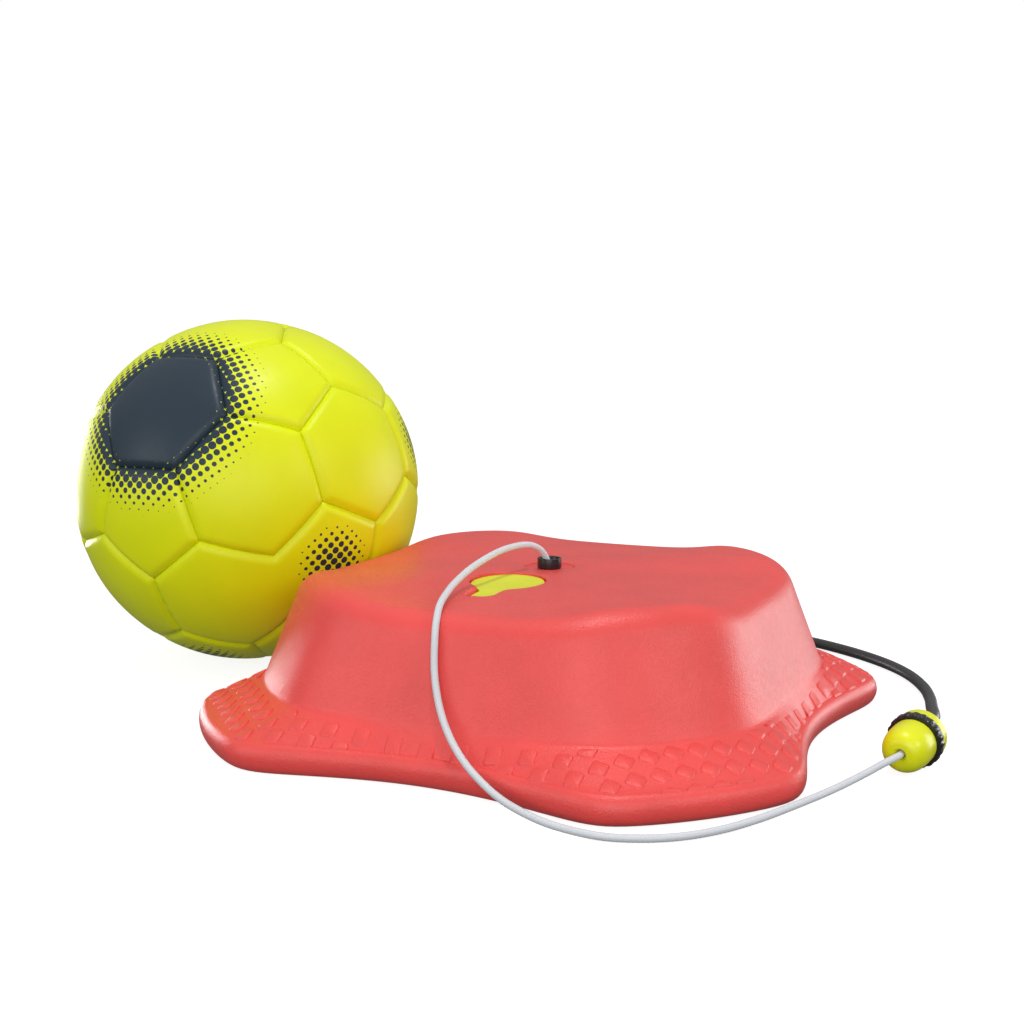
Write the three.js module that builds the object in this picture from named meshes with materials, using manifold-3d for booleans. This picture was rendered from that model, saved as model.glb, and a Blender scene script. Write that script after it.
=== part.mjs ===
// Tetherball set: a hollow water-weighted base, a two-stage tether with a coupling, and a soft ball.
// Millimetres, +Z up. The origin is the centre of the base's underside, on the ground.
import * as THREE from 'three';
import { mergeVertices } from 'three/addons/utils/BufferGeometryUtils.js';
import Module from 'manifold-3d';

const wasm = await Module();
wasm.setup();

const DEG = Math.PI / 180;
const GAP = 0.3;

// ---------------------------------------------------------------- driving dimensions

// Plan outline of the base: four lobes with straight or hollow sides between them.
const LOBE_TURN = 20.5 * DEG;
const CORNER_SHARPNESS = 30;
const SKIRT_PLAN = { lobe: 184, side: 145, bow: 1.33 };
const FOOT_PLAN = { lobe: 151.3, side: 133.2, bow: 1.0 };
const DECK_PLAN = { lobe: 133.5, side: 121, bow: 1.05 };

const EDGE_HEIGHT = 13.8;
const EDGE_ROUND = 5.2;
const FOOT_Z = 25.2;
const SHOULDER_R = 15;
const DECK_Z = 78.4;
const DECK_Z_LOBE = 80.3;
const DECK_Z_SIDE = 74.5;
const LOBE_HALF_ANGLE = 17 * DEG;
const LOBE_BLEND = 4 * DEG;
const WALL = 3;
const PLAN_STEPS = 48;

// Underside: a standing rim and a centre boss at ground level, a shallow pan between them.
const PAN_DEPTH = 3;
const BOSS_R = 45;
const PAN_EDGE = 0.86;
const RIM_START = 0.9;

// Tether swivel in the centre of the base.
const DISH_R = 13.5;
const DISH_DEPTH = 1;
const COLLAR_R = 6.4;
const COLLAR_TOP = 83;
const CUP_R = 5.3;
const CUP_DEPTH = 3;
const STEM_R = 5;
const STEM_BOTTOM = 16;
const CORD_BORE_R = 2.1;
const CHAMBER_R = 15;
const CHAMBER_TOP = 22;
const TUBE_R = 18.5;
const PLUG_R = 22;
const PLUG_T = 4.7;

// Filler: a keyhole-shaped recess, a round neck, and a bung with a pull tab.
const FILLER = { x: -22, y: -37.4 };
const TAB_TURN = -114 * DEG;
const TAB_REACH = 35.4;
const TAB_HALF = 6;
const LID_R = 18.8;
const LID_TOP = 76.6;
const LID_FALL = 2.6 * DEG;
const RECESS_FLOOR = 70;
const RECESS_CLEAR = 1.3;
// Finger scoop beside the tab: an ellipsoid's half-axes along the tab, across it and down.
const SCOOP_AT = { along: 26, across: -5, z: 77 };
const SCOOP_HALVES = [13, 5.5, 5.5];
const NECK_R = 13;
const NECK_BOTTOM = 61;
const BUNG_R = 12;
const SEAL_Z = 66;
const SEAL_HALF = 1.5;

// Cords.
const WHITE_R = 1.65;
const RUBBER_R = 3.1;

// Coupling, measured along its own axis from the middle of the lock ring towards the nose.
const COUPLING_AT = new THREE.Vector3(168.8, -100, 13.6);
const COUPLING_TURN = -125 * DEG;
const COUPLING_DIP = 5.5 * DEG;
const RING_R = 13.3;
const RING_HALF = 2.5;
const RING_RIBS = 20;
const NOSE_R = 11.2;
const NOSE_TIP = 21;
const SPIGOT_R = 8.9;
const TAIL_R = 12.4;
const TAIL_END = -12;

// Ball: cover panels on a foam layer on a bladder. The printed panel faces print_turn and print_tilt.
const BALL_AT = new THREE.Vector3(-181.5, 125.7, 104);
const BALL_R = 103.9;
const SEAM_R = 102;
const PUFF_WIDTH = 9;
const COVER_INNER_R = 100.6;
const FOAM_R = 100.2;
const FOAM_INNER_R = 90;
const BLADDER_R = 89.6;
const BLADDER_INNER_R = 88;
const PANEL_INSET = 0.35;
const PRINT_TURN = -115 * DEG;
const PRINT_TILT = 56 * DEG;
const ANCHOR_R = 9;
const VALVE_R = 5;

// ---------------------------------------------------------------- materials

const material = (name, colour, roughness = 0.5) =>
  new THREE.MeshStandardMaterial({ name, color: new THREE.Color(...colour), roughness });

const FINISH = {
  red: ['red_polyethylene', [0.78, 0.06, 0.05], 0.45],
  yellow: ['yellow_plastic', [0.72, 0.78, 0.02], 0.4],
  black: ['black_plastic', [0.02, 0.02, 0.025], 0.5],
  rubber: ['black_rubber', [0.03, 0.03, 0.035], 0.8],
  steel: ['steel', [0.6, 0.6, 0.62], 0.3],
  cord: ['white_cord', [0.85, 0.86, 0.88], 0.9],
  cover: ['yellow_cover', [0.7, 0.76, 0.02], 0.7],
  print: ['navy_print', [0.04, 0.06, 0.08], 0.7],
  foam: ['foam', [0.8, 0.78, 0.7], 0.95],
  latex: ['bladder_latex', [0.1, 0.1, 0.1], 0.8],
};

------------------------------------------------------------

* [Instructions to follow]
Quote the data above verbatim from its first line to the line that includes "const PLAN_STEPS = 48;", with both boundary lines retained.

* [Output of the exercise]
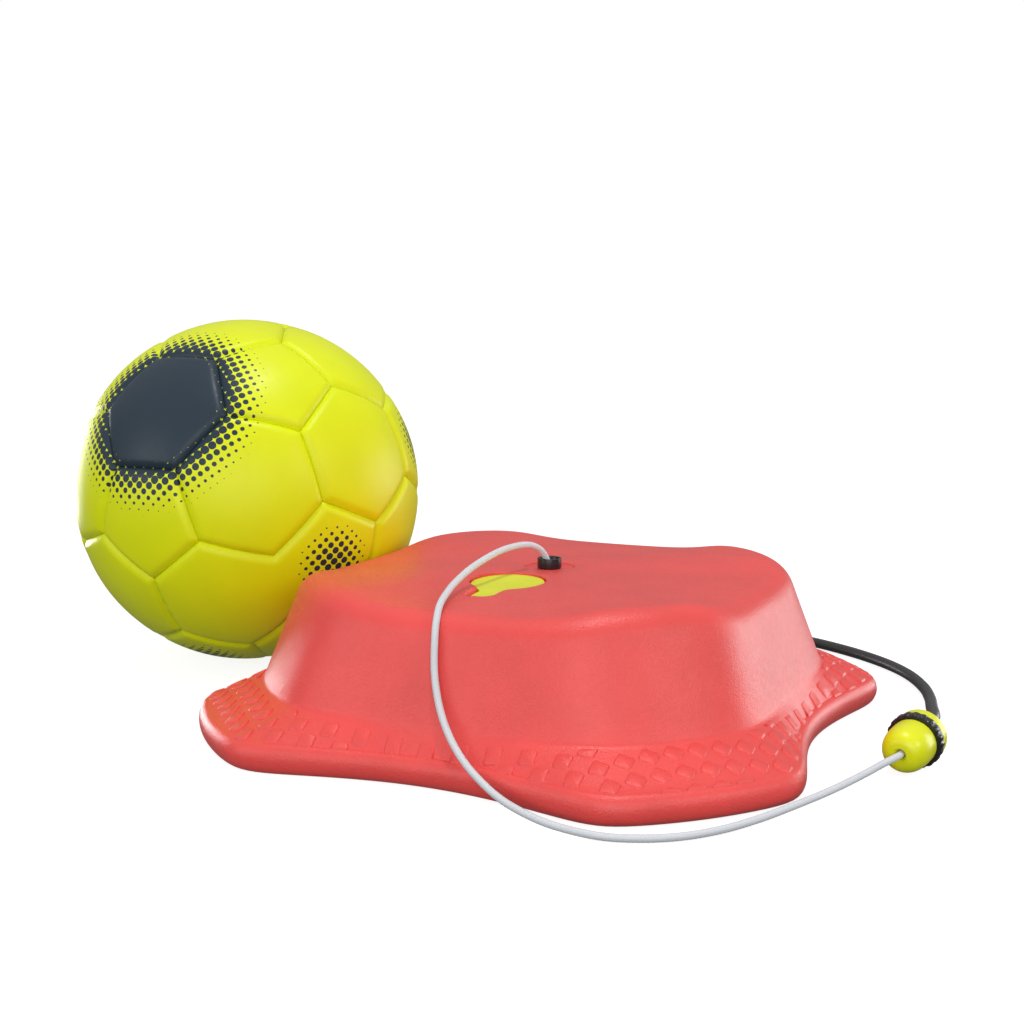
Write the three.js module that builds the object in this picture from named meshes with materials, using manifold-3d for booleans. This picture was rendered from that model, saved as model.glb, and a Blender scene script. Write that script after it.
=== part.mjs ===
// Tetherball set: a hollow water-weighted base, a two-stage tether with a coupling, and a soft ball.
// Millimetres, +Z up. The origin is the centre of the base's underside, on the ground.
import * as THREE from 'three';
import { mergeVertices } from 'three/addons/utils/BufferGeometryUtils.js';
import Module from 'manifold-3d';

const wasm = await Module();
wasm.setup();

const DEG = Math.PI / 180;
const GAP = 0.3;

// ---------------------------------------------------------------- driving dimensions

// Plan outline of the base: four lobes with straight or hollow sides between them.
const LOBE_TURN = 20.5 * DEG;
const CORNER_SHARPNESS = 30;
const SKIRT_PLAN = { lobe: 184, side: 145, bow: 1.33 };
const FOOT_PLAN = { lobe: 151.3, side: 133.2, bow: 1.0 };
const DECK_PLAN = { lobe: 133.5, side: 121, bow: 1.05 };

const EDGE_HEIGHT = 13.8;
const EDGE_ROUND = 5.2;
const FOOT_Z = 25.2;
const SHOULDER_R = 15;
const DECK_Z = 78.4;
const DECK_Z_LOBE = 80.3;
const DECK_Z_SIDE = 74.5;
const LOBE_HALF_ANGLE = 17 * DEG;
const LOBE_BLEND = 4 * DEG;
const WALL = 3;
const PLAN_STEPS = 48;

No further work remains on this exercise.